The master is published as a docker image. Here is an example docker compose file to start the master:

services:
  ethercat-master:
    image: voraus-aux-ethercat-master:latest
    network_mode: host
    cap_add:
      - CAP_NET_ADMIN # needed for setting the interface into promiscuous mode
      - CAP_NET_RAW # needed for raw socket communication
      - CAP_IPC_LOCK # needed for memory locking
      - CAP_SYS_NICE # needed for using SCHED_FIFO with a priority
    devices:
      - /dev/cpu_dma_latency:/dev/cpu_dma_latency # needed for sleep state prevention
    volumes:
      - ./data/:/root/data/ # contains eni file and logs
    ports:
      - 4840:4840 # public opcua port
    environment:
      - CODEMETER_HOST=codemeter
      - ECAT_ENI=/root/data/test_eni.xml
      - ECAT_CYCLETIME=2000
      - ECAT_INTERFACE=eth0
      - ECAT_LOG_DIR=/data/log

  codemeter:
    hostname: codemeter
    image: voraus-codemeter:latest
    environment:
      LICENSE_SERVER: host.docker.internal
    extra_hosts:
      - host.docker.internal:host-gateway

The network_mode: host is required because the EtherCAT master uses raw sockets.

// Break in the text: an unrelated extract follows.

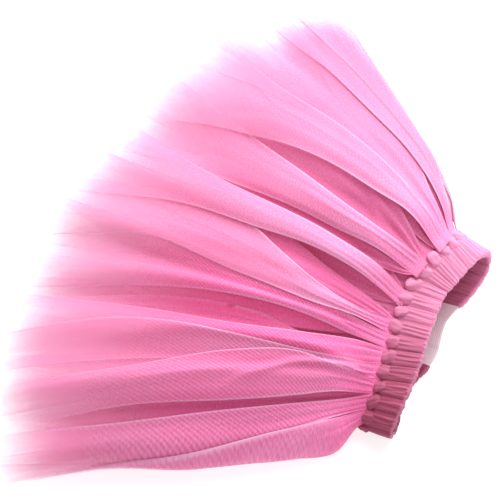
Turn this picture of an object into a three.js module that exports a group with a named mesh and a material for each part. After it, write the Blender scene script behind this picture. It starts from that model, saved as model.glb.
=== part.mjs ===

See Configuration for details about configuration. This section also contains further explanation for the used capabilities.

The codemeter container is only required, if the master should be used with a licence server. Otherwise, the codemeter runtime of the host can be used. Omit the codemeter container in this case and use CODEMETER_HOST=127.0.0.1 in the master container.